Corals find a way to adapt?

Bleached brain coral.

Credit: 

NOAA

A healthy coral reef in the U.S. Virgin Islands.

Credit: 

NOAA

In the past few decades, corals around the world have become endangered because of rising water temperatures. However, a new study suggests that corals may be able to adapt to some of that warming.

Temperature records indicate that ocean waters started to warm shortly after industrial revolution, about the turn of the 20th century. In especially warm years, algae that inhabit corals — and supply them with food — start producing toxins. In an effort to protect themselves from the toxins, corals expel the algae, but as a result, lose their source of food. Left without nourishment, corals “are under more stress and are subject to mortality,” says Cheryl Logan, an assistant professor in the Division of Science and Environmental Policy at California State University at Monterey Bay and lead author of the new study in Global Change Biology. When temperatures become especially high, the loss of algae becomes noticeable as corals start turning white, a process known as bleaching. Widespread bleaching was observed for the first time in 1982 and was caused by a spike in average summer temperatures due to the El Niño cycle of that year, says Mark Eakin, one of the authors of the study and the director of the NOAA Coral Reef Watch monitoring program in College Park, Md.

Based on satellite data that first became available in the late 1980s, researchers know that corals in different parts of the world undergo bleaching — or exceed their “bleaching threshold” — at different temperatures. Corals in warmer locations around the world, for example, have higher bleaching thresholds than corals in cooler locations. But on average, corals everywhere bleach at about 1 to 2 degrees Celsius above the average temperatures for the warmest month of the year for a specific location. That threshold has not increased by much over the last few decades, as evidenced by the amount of coral bleaching that’s been observed around the world, Eakin says.

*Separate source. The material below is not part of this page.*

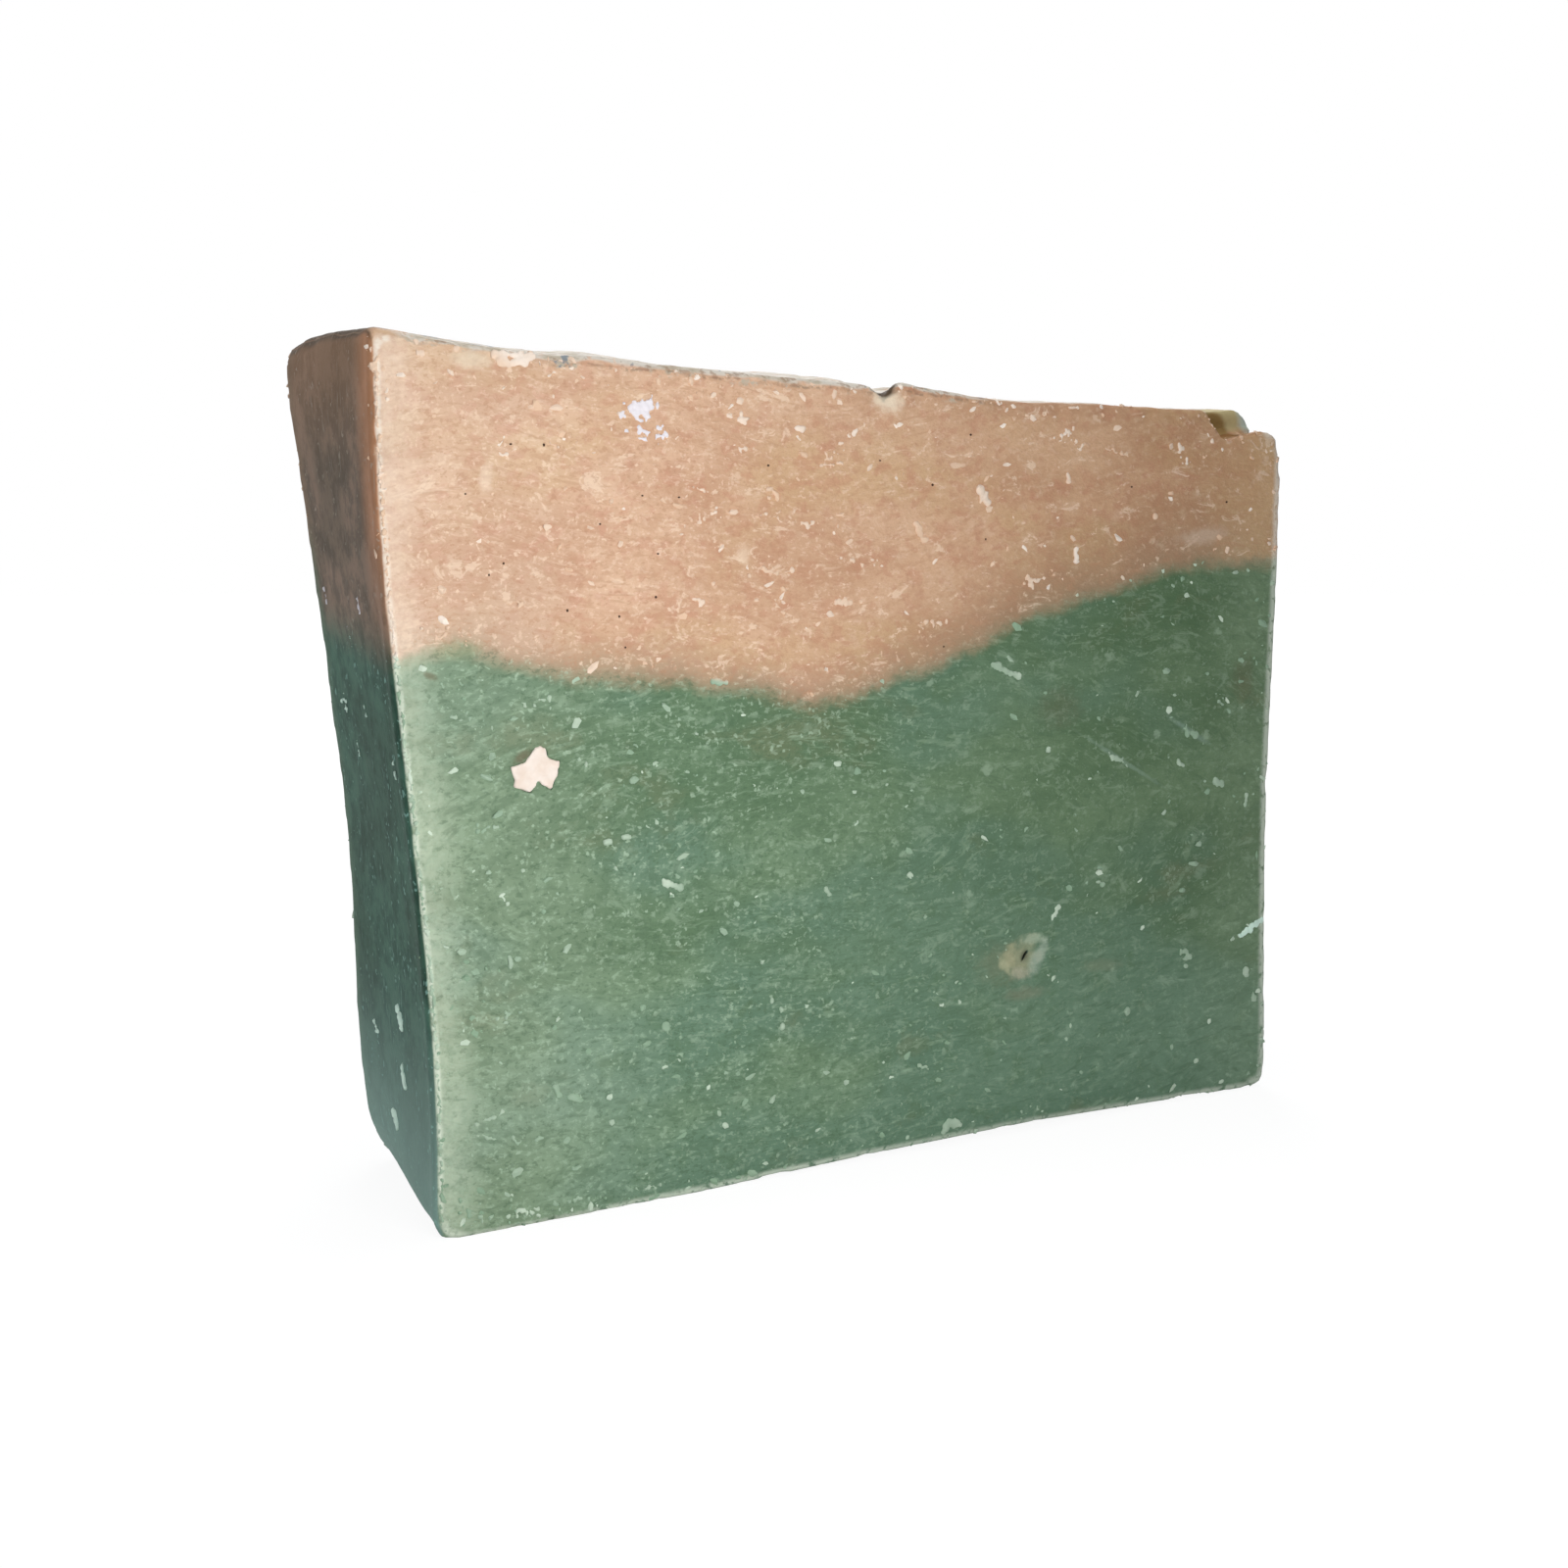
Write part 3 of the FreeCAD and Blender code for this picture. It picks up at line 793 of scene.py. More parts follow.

But, Eakin says, the fact that corals have different bleaching thresholds in different locations indicates that corals are capable of adapting their bleaching thresholds, so perhaps they can also adapt to rising temperatures within the same location.

To test this hypothesis, Logan, Eakin and their colleagues used the NOAA/GFDL Earth System Model 2. Based on water temperature records that were available in the beginning of last century, the team modeled what the bleaching threshold was for the years 1900 to 1910. If that threshold had remained constant, widespread bleaching events would have occurred prior to 1982 and would have been more intense, Eakin says. But globally such widespread bleaching wasn’t recorded prior to 1982, indicating that corals adapted to some of the warming that occurred, the team reported. Thus their research shows that corals can adapt, at least in part, they noted.

However, the adaptation — the increase in bleaching thresholds — is not keeping up with the rate of warming. “We are seeing an increase in the frequency and intensity of the warm events that are causing corals to bleach,” Eakin says. That is why so many corals can’t stave off bleaching in response to warming that is happening now.

The team attributes the corals’ ability to partially adapt to multiple factors. For one, when corals that are most sensitive to heat die, more resistant corals can repopulate vacated areas. In addition, corals are replacing ejected algae with algae that can better handle heat.

Based on these factors, the authors suggest that many corals might be able to survive through the end of the century — if the current rate of warming decreases. But other coral reef researchers say even if warming does decrease, corals are in trouble. “When I used an ensemble of climate models, I came to a different conclusion, “ says Ruben van Hooidonk, a postdoctoral associate at the Cooperative Institute for Marine and Atmospheric Studies (CIMAS) at the University of Miami and NOAA's Atlantic Oceanographic and Meteorological Laboratory in Miami, who was not involved with the study. “I projected about 90 percent of reefs” will experience bleaching conditions annually by 2070, he says, even if warming does decrease.

One interesting note, Eakin says, is that although the adaptation may allow the corals to survive increasing temperatures, the adjustment carries negative side effects as well. When only heat-tolerant corals survive, biodiversity is lost. In addition, the heat-tolerant algae that replace the ejected algae grow more slowly, which means less food for corals. As a result, corals grow more slowly. In the meantime, carbon dioxide from the atmosphere is quick to react with the carbonate in the water to form carbonic acid, causing ocean acidification.